Technical Data
L2601-14
Lipoprotein, Low Density, Human (LDL)
1mg
Molecular Biology Storage: 4C Do not freezeShipping: Blue Ice
LDL constitutes 50% of the total lipoprotein mass in plasma and is the major carrier of cholesterol and cholesteryl esters. LDL levels strongly correlate with coronary heart disease. Cholesterol is an important normal constituent of the body. It is part of the structure of cell membranes, bile acids and steroid hormones. Since cholesterol is water insoluble, most cholesterol is carried in the blood by lipoproteins.
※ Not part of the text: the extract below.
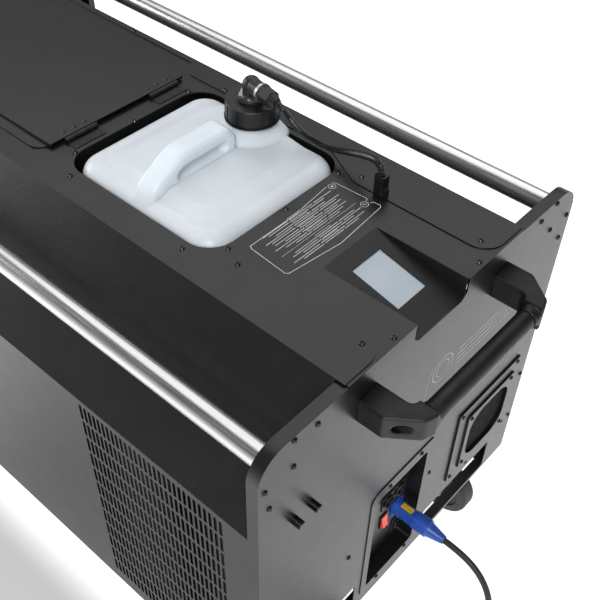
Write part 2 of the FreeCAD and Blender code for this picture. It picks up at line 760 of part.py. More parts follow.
def data_socket(y, z):
    plate = box(panel_x, panel_x + 2, y - 12.8, y + 12.8, z - 15.5, z + 15.5)
    nose = box(panel_x, panel_x + 5, y - 9, y + 9, z - 8, z + 9)
    hollow = box(panel_x + 1, panel_x + 6, y - 6.5, y + 6.5, z - 5.5, z + 6.5)
    return plate.fuse(nose).cut(hollow).removeSplitter()


rocker_x = panel_x + 1.25      # axis of the switch's pivot


def switch_bezel():
    """Frame round the switch, with a blind hole in each cheek for the pivot."""
    frame = box(panel_x, panel_x + 2.5, rocker_y - 8, rocker_y + 8, outlet_z - 14, outlet_z + 14)
    window = box(panel_x - 1, panel_x + 4, rocker_y - 6, rocker_y + 6, outlet_z - 12, outlet_z + 12)
    pivot_hole = rod((rocker_x, rocker_y - 7.3, outlet_z), (0, 1, 0), 1.05, 14.6)
    return frame.cut(window).cut(pivot_hole)


def rocker():
    """Rocker cap whose two halves tilt about a pivot in the middle."""
    x0 = panel_x + 0.6
    profile = [(x0, outlet_z - 11.3, 0), (x0 + 6.4, outlet_z - 11.3, 0.8), (x0 + 3.4, outlet_z, 0),
               (x0 + 2.6, outlet_z + 11.3, 0.8), (x0, outlet_z + 11.3, 0)]
    cap = slab([outline(profile, in_xz(rocker_y - 5.6))], (0, 11.2, 0))
    return cap.fuse(rod((rocker_x, rocker_y - 7.2, outlet_z), (0, 1, 0), 1.0, 14.4)).removeSplitter()


def power_inlet():
    plate = box(panel_x, panel_x + 2.5, outlet_y - 13, outlet_y + 13, outlet_z - 15.5, outlet_z + 15.5)
    plate = rounded(plate, 3, lambda c, e: abs(e.tangentAt(e.FirstParameter).x) > 0.9)
    return plate


plug_start = panel_x + 2.5


def power_plug():
    """Locking mains plug: front collar, body with a latch slot, and a rear nut."""
    collar = rod((plug_start, outlet_y, outlet_z), (1, 0, 0), 13.2, 9)
    body = rod((plug_start + 9, outlet_y, outlet_z), (1, 0, 0), 12.4, 22)
    nut = rod((plug_start + 31, outlet_y, outlet_z), (1, 0, 0), 13.6, 26)
    nut = rounded(nut, 1.5, lambda c, e: True)
    boot = Part.makeCone(11.5, 6.2, 26, V(plug_start + 57, outlet_y, outlet_z), V(1, 0, 0))
    slot = box(plug_start + 7, plug_start + 31, outlet_y - 4.6, outlet_y + 4.6, outlet_z + 10.4, outlet_z + 20)
    return collar.fuse([body, nut, boot]).removeSplitter().cut(slot)


def plug_latch():
    slide = box(plug_start + 7.5, plug_start + 26.5, outlet_y - 4.2, outlet_y + 4.2, outlet_z + 10.6, outlet_z + 14.4)
    return rounded(slide, 1.2, lambda c, e: c.z > outlet_z + 14)


save("connector_tray", connector_tray())
save("panel_sockets", panel_socket(-17, 293), panel_socket(9, 295), data_socket(17, 199), switch_bezel())
save("rocker_switch", rocker())
save("power_inlet", power_inlet())
save("power_plug", power_plug())
save("plug_latch", plug_latch())

# ---- mains lead: from the plug's boot to the floor and into its coil ---------------------------------

cable_start = plug_start + 83
coil_centre = (605.0, -150.0)
coil_mean = 50.0
coil_side = coil_centre[0] + coil_mean
cable_route = [(cable_start, outlet_y, outlet_z), (594, 11, 246.5), (627, 10, 232), (650, 7, 204), (661, 2, 168),
               (664, -5, 129), (663, -15, 91), (660, -31, 56), (657, -55, 27), (655.5, -86, 10),
               (coil_side, -118, 4.9), (coil_side, coil_centre[1], cable_radius)]
save("power_cord", tube("power_cord", cable_route, cable_radius))


def cord_coil():
    """Closed ring of the coil's outer shape: two layers of two turns."""
    ring = Part.makeCylinder(coil_mean + 9.5, 18.5, V(coil_centre[0], coil_centre[1], 0))
    ring = ring.cut(Part.makeCylinder(coil_mean - 9.5, 18.5, V(coil_centre[0], coil_centre[1], 0)))
    return rounded(ring, 3.5, lambda c, e: e.Length > 100)


def mains_plug():
    """Round two-pin mains plug that lies beside the coil, its boot against the coil's side."""
    x0 = coil_centre[0] - coil_mean - 3
    y0 = coil_centre[1] + 24
    boot = Part.makeCone(6, 9, 26, V(x0, y0, 18.5), V(0, 1, 0))
    body = rod((x0, y0 + 26, 18.5), (0, 1, 0), 18.5, 30)
    body = rounded(body, 3, lambda c, e: True)
    pins = [rod((x0 + side * 9.5, y0 + 56, 18.5), (0, 1, 0), 2.4, 19) for side in (-1, 1)]
    return body.fuse([boot] + pins).removeSplitter()


save("cord_coil", cord_coil())
save("mains_plug", mains_plug())

# ---- fog outlet on the front plate ---------------------------------------------------------------------


def outlet_collar():
    """Duct spigot with a flange, and crossbars inside its mouth."""
    x0 = -half_length
    flange = rod((x0 - 2.5, 0, fog_z), (1, 0, 0), fog_bore + 22, 2.5)
    spigot = rod((x0 - 30, 0, fog_z), (1, 0, 0), fog_bore + 2, 60)
    hole = rod((x0 - 31, 0, fog_z), (1, 0, 0), fog_bore, 62)
    bars = []
    for k in range(-3, 4):
        bar = rod((x0 + 20, k * 18.0, fog_z - fog_bore), (0, 0, 1), 1.5, 2 * fog_bore)
        bars.append(bar.common(hole))
    return [flange.fuse(spigot).cut(hole).removeSplitter()] + bars


save("outlet_collar", *outlet_collar())

# ---- casters ---------------------------------------------------------------------------------------------

axle_radius = 5.0
pin_radius = 6.0
fork_top = 122.5


def caster_plate(x, y):
    plate = box(x - 50, x + 50, y - 42, y + 42, caster_top - 4, caster_top)
    plate = rounded(plate, 5, lambda c, e: abs(e.tangentAt(e.FirstParameter).z) > 0.9)
    holes = [rod((x + sx * 40, y + sy * 32, caster_top - 5), (0, 0, 1), 4.2, 6) for sx in (-1, 1) for sy in (-1, 1)]
    pin = rod((x, y, 108), (0, 0, 1), pin_radius, caster_top - 108)
    return plate.cut(Part.makeCompound(holes)).fuse(pin)


def caster_fork(x, y, out):
    """Swivel fork with its axle; the wheel trails towards the near end of the machine."""
    bearing = rod((x, y, 110), (0, 0, 1), 27, fork_top - 110)
    bearing = rounded(bearing, 2, lambda c, e: c.z > fork_top - 0.1)
    crown = box(x - 24, x + 24, y - 23, y + 23, 106, 110)
    legs = []
    axle_x = x + out * wheel_trail
    for y0 in (y - 23, y + 20):
        corners = [(x - 24, 110, 0), (x - out * 0 - 24, 100, 0), (axle_x - 9, 44, 6), (axle_x + 9, 42, 6), (x + 24, 100, 0),
                   (x + 24, 110, 0)]
        if out < 0:
            corners = [(x - 24, 110, 0), (x - 24, 100, 0), (axle_x - 9, 42, 6), (axle_x + 9, 44, 6), (x + 24, 100, 0),
                       (x + 24, 110, 0)]
        legs.append(slab([outline(corners, in_xz(y0))], (0, 3, 0)))
    bore = rod((x, y, 100), (0, 0, 1), pin_radius + 0.05, 30)
    clearance = rod((axle_x, y - 30, 50), (0, 1, 0), axle_radius, 60)
    frame = bearing.fuse([crown] + legs).cut(bore).cut(clearance).removeSplitter()
    axle = rod((axle_x, y - 26, 50), (0, 1, 0), axle_radius, 52)
    return frame, axle


def caster_wheel(x, y, out):
    axle_x = x + out * wheel_trail
    tyre = rod((axle_x, y - 16, wheel_radius), (0, 1, 0), wheel_radius, 32)
    tyre = rounded(tyre, 7, lambda c, e: e.Length > 200)
    for y0 in (y - 16, y + 12):
        dish = rod((axle_x, y0, wheel_radius), (0, 1, 0), 34, 4)
        dish = dish.cut(rod((axle_x, y0, wheel_radius), (0, 1, 0), 14, 4))
        tyre = tyre.cut(dish)
    hub = rod((axle_x, y - 19, wheel_radius), (0, 1, 0), 10, 38)
    return tyre.fuse(hub).cut(rod((axle_x, y - 20, wheel_radius), (0, 1, 0), axle_radius + 0.06, 40)).removeSplitter()


caster_places = {"rear_right": (caster_x, caster_y, 1), "rear_left": (caster_x, -caster_y, 1),
                 "front_right": (-caster_x, caster_y, -1), "front_left": (-caster_x, -caster_y, -1)}
save("caster_plates", *[caster_plate(x, y) for x, y, out in caster_places.values()])
for place, (px, py, out) in caster_places.items():
    save("caster_fork_" + place, *caster_fork(px, py, out))
    save("caster_wheel_" + place, caster_wheel(px, py, out))

# ---- inside -------------------------------------------------------------------------------------------------

floor_z = plate_bottom + 5


def compressor():
    shell = rod((60, -160, floor_z + 8), (0, 0, 1), 72, 140)
    shell = rounded(shell, 22, lambda c, e: e.Length > 300)
    feet = box(-30, 150, -235, -85, floor_z, floor_z + 8)
    port = rod((60, -160, floor_z + 140), (0, 0, 1), 6, 20)
    return shell.fuse([feet, port]).removeSplitter()


def condenser():
    """Finned block behind the grille with two header pipes."""
    core = box(216, 440, -288, -254, 165, 525)
    fins = [box(218 + 8 * k, 222 + 8 * k, -289, -284, 168, 522) for k in range(28)]
    pipes = [rod((x, -271, 150), (0, 0, 1), 6, 390) for x in (210, 446)]
    return core.cut(Part.makeCompound(fins)), pipes[0], pipes[1]


def fog_chamber():
    """Insulated box that leads to the outlet collar."""
    outer = box(-470, -80, -205, 205, floor_z, 540)
    inner = box(-455, -95, -190, 190, floor_z + 15, 525)
    mouth = rod((-475, 0, fog_z), (1, 0, 0), fog_bore + 3, 30)
    inlet = rod((-100, 60, 420), (1, 0, 0), 22, 30)
    return outer.cut(inner).cut(mouth).cut(inlet)


def evaporator():
    """Three rows of straight tubes between two end sheets."""
    ends = [box(-400, -170, y, y + 2, 200, 460) for y in (-152, 150)]
    pipes = [rod((x, -160, z), (0, 1, 0), 6, 320) for x in (-370, -285, -200) for z in (230, 280, 330, 380, 430)]
    return ends[0].fuse([ends[1]] + pipes)


def heater():
    block = rounded(box(285, 380, -60, 30, 140, 215), 8, lambda c, e: abs(e.tangentAt(e.FirstParameter).x) > 0.9)
    nozzle = rod((225, -15, 178), (1, 0, 0), 7, 62)
    feet = box(290, 375, -50, 20, floor_z, 140)
    return block.fuse([nozzle, feet]).removeSplitter()


def pump():
    body = rod((300, 90, 160), (1, 0, 0), 24, 62)
    head = box(362, 382, 66, 114, 136, 184)
    foot = box(305, 380, 72, 108, floor_z, 138)
    return body.fuse([head, foot]).removeSplitter()


def control_board():
    board = box(290, 460, -190, -188, 400, 600)
    blocks = [box(300 + 40 * k, 330 + 40 * k, -188, -170, 430 + 30 * k, 470 + 30 * k) for k in range(4)]
    return [board] + blocks


save("compressor", compressor())
save("condenser", *condenser())
save("condenser_fan", placed(rotor(100, 32, 30, 5, 30), (328, -215, 345), (0, -1, 0)))
save("fog_chamber", fog_chamber(), evaporator())
save("heater_block", heater())
save("fluid_pump", pump())
save("control_board", *control_board())

# ---- fasteners ------------------------------------------------------------------------------------------------

deck_screws = [(-13, 0), (-14, 101), (-14, -101), (264, 100), (264, -100), (264, 0), (492, 81), (492, -81)]
flange_screws = [(23, 138), (226, 137), (292, 113), (473, 112), (-200, 162.5), (-400, 162.5)]
ear_screws = [(213, 673), (248, 681), (248, 638), (290, 638), (283.5, 603)]
rear_screws = [(291, 319), (291, 216), (167, 213), (50, 309), (-130, 307), (-150, 213), (-291, 319), (-291, 216)]


def body_screws():
    screws = [button_screw((x, y, cover_z), (0, 0, 1)) for x, y in deck_screws]
    for x, y in flange_screws:
        screws += [button_screw((x, side * y, deck_top), (0, 0, 1)) for side in (-1, 1)]
    for y, z in ear_screws:
        for side in (-1, 1):
            screws.append(button_screw((half_length, side * y, z), (1, 0, 0)))
            screws.append(button_screw((-half_length, side * y, z), (-1, 0, 0)))
    screws += [button_screw((half_length, y, z), (1, 0, 0)) for y, z in rear_screws]
    for depth, reach, shift in ((step_depth, 72, outer_shift), (2 * step_depth, 52.5, (0, 0))):
        for sy in (-1, 1):
            for sz in (-1, 1):
                y = exhaust_y + shift[0] + sy * reach
                z = exhaust_z + shift[1] + sz * reach
                screws.append(button_screw((half_length + depth, y, z), (1, 0, 0), 3.6))
    for y, z in ((15, 392.5), (-54, 390.5), (15, 157), (-54, 157)):
        screws.append(button_screw((half_length + thin, y, z), (1, 0, 0), 3.6))
    return screws


def socket_bolts():
    """Handle bolts, the rail-end bolts on the frames' corners and two round buffers."""
    bolt = handle_bolt()
    pair = [bolt, mirrored_y(bolt)]
    bolts = pair + [mirrored_x(one) for one in pair]
    for y in (-217, -245):
        bolts.append(rounded(rod((half_length, y, 538), (1, 0, 0), 5.5, 13), 1.2, lambda c, e: c.x > half_length + 1))
    return bolts


save("body_screws", *body_screws())
save("socket_bolts", *socket_bolts())
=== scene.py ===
import bpy
import bmesh
import math
from mathutils import Matrix, Vector


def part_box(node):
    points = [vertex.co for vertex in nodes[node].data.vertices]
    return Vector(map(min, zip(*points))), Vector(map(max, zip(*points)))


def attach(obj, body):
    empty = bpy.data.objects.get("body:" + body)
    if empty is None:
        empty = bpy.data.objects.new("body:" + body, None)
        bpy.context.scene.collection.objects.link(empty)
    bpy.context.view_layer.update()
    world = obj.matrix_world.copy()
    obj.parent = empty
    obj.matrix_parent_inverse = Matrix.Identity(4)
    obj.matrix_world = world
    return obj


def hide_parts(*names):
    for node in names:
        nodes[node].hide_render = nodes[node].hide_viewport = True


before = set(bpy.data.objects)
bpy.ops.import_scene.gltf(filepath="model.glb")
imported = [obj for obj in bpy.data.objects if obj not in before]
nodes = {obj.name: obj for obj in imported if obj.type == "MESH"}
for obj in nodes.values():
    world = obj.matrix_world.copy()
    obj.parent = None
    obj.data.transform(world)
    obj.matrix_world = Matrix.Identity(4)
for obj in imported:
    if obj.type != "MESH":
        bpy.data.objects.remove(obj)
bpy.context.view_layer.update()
scene = bpy.context.scene
scene.view_settings.view_transform = "Standard"

# ---- camera: an elevated three-quarter view of the connector end -----------------------------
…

Lipoproteins are large protein-like molecules, including chylomicrons, VLDL, LDL and HDL. Chylomicrons are lipoproteins that are present shortly after a meal. They disappear within about 2 hours in "normal" people. The main function of LDL seems to be to carry cholesterol to various tissues throughout the body. LDL is sometimes referred to as "bad" cholesterol because elevated levels of LDL correlate most directly with coronary heart disease.

Prepared by sequential flotation ultracentrifugation technique using KBr for density adjustments.

Storage and Stability:
May be stored at 4C. For long-term storage, aliquot and store at 4C. Do not freeze. Aliquots are stable for 6 months. For maximum recovery of product, centrifuge the original vial prior to removing the cap.
Source: Human plasma
Purity: 95% of total lipoprotein content by electrophoresis. Single arc by IEP against antisera to whole human serum. Essentially free from other plasma lipoproteins as determined by electrophoresis using Fast Red 7B staining for lipids and Coomassie Blue for proteins.
Concentration: ~7mg/ml
Form: Supplied as a sterile-filtered liquid in 150mM sodium chloride, 10mM EDTA, pH 7.4. No preservative added.

Important Note: This product as supplied is intended for research use only, not for use in human, therapeutic or diagnostic applications without the expressed written authorization of United States Biological.
Intended for research use only. Not for use in human, therapeutic, or diagnostic applications.